» **Information shown**
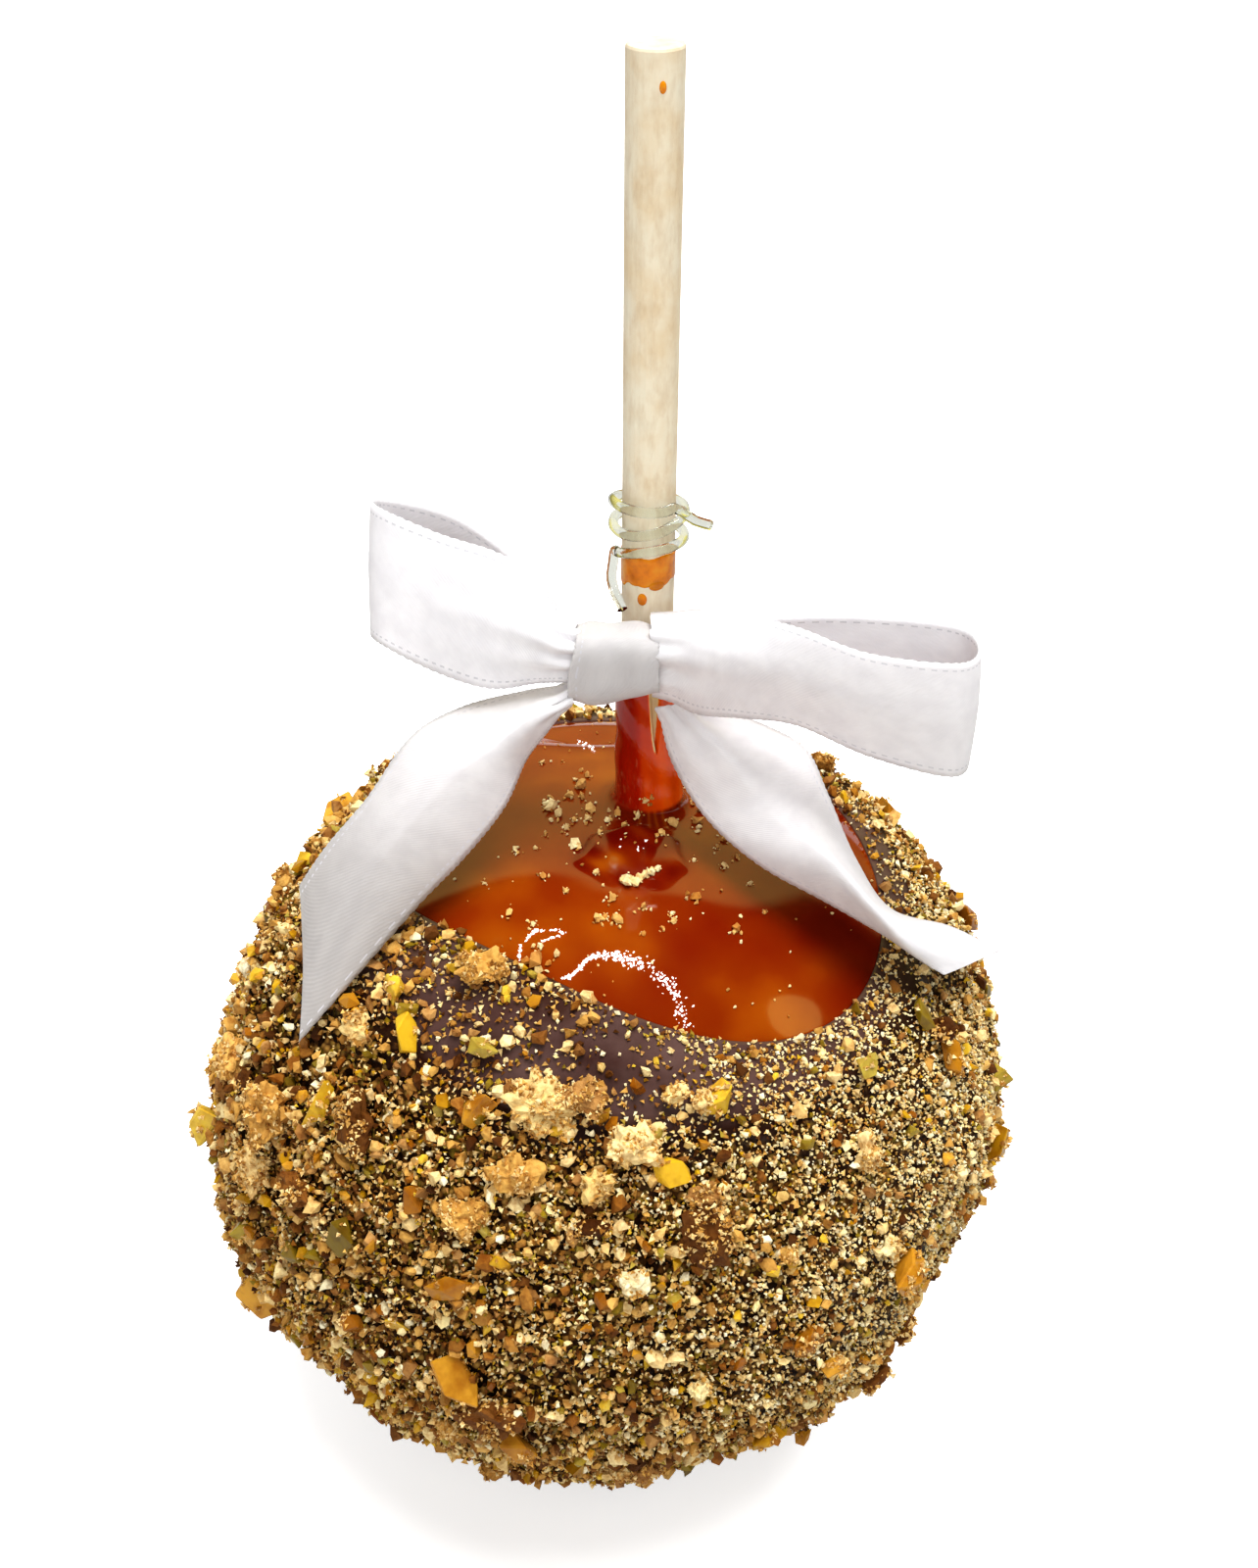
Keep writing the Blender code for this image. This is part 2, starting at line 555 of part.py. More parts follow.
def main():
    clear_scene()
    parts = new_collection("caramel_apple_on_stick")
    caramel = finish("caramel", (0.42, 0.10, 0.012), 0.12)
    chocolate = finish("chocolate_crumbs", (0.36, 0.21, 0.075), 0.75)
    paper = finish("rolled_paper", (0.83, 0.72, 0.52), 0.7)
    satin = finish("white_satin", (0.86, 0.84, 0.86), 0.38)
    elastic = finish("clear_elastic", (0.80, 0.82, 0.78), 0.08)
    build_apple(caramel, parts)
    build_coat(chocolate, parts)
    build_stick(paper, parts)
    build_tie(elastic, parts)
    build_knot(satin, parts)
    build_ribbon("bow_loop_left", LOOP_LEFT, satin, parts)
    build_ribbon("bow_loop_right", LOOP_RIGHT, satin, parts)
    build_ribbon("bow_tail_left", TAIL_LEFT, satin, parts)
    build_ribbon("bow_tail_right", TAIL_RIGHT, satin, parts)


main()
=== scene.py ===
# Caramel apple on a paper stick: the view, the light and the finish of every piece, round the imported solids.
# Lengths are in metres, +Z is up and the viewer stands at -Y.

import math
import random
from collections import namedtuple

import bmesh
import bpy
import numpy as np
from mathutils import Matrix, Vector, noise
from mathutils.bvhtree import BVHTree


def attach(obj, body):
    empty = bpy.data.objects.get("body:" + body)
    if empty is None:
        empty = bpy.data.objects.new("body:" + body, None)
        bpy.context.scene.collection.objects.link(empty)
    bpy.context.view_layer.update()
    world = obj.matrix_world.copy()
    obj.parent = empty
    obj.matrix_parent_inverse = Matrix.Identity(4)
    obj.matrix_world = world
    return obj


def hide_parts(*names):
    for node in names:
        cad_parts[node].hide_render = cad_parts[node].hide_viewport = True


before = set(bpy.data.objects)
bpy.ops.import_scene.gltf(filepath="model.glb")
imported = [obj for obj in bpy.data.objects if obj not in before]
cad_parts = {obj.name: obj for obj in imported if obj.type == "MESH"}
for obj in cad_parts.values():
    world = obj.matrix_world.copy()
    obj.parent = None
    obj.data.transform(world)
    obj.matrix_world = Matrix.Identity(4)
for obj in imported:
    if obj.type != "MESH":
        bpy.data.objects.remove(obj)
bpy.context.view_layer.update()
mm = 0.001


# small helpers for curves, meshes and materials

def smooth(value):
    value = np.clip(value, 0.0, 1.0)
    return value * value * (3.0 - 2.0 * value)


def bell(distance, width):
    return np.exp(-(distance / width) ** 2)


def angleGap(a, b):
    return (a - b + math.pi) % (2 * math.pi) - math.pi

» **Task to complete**
What is wanted is an exact copy of the lines from the line containing "build_knot(satin, parts)" to the line containing "before = set(bpy.data.objects)", both lines included, and of no other line.

» **Solution for this problem**
    build_knot(satin, parts)
    build_ribbon("bow_loop_left", LOOP_LEFT, satin, parts)
    build_ribbon("bow_loop_right", LOOP_RIGHT, satin, parts)
    build_ribbon("bow_tail_left", TAIL_LEFT, satin, parts)
    build_ribbon("bow_tail_right", TAIL_RIGHT, satin, parts)


main()
=== scene.py ===
# Caramel apple on a paper stick: the view, the light and the finish of every piece, round the imported solids.
# Lengths are in metres, +Z is up and the viewer stands at -Y.

import math
import random
from collections import namedtuple

import bmesh
import bpy
import numpy as np
from mathutils import Matrix, Vector, noise
from mathutils.bvhtree import BVHTree


def attach(obj, body):
    empty = bpy.data.objects.get("body:" + body)
    if empty is None:
        empty = bpy.data.objects.new("body:" + body, None)
        bpy.context.scene.collection.objects.link(empty)
    bpy.context.view_layer.update()
    world = obj.matrix_world.copy()
    obj.parent = empty
    obj.matrix_parent_inverse = Matrix.Identity(4)
    obj.matrix_world = world
    return obj


def hide_parts(*names):
    for node in names:
        cad_parts[node].hide_render = cad_parts[node].hide_viewport = True


before = set(bpy.data.objects)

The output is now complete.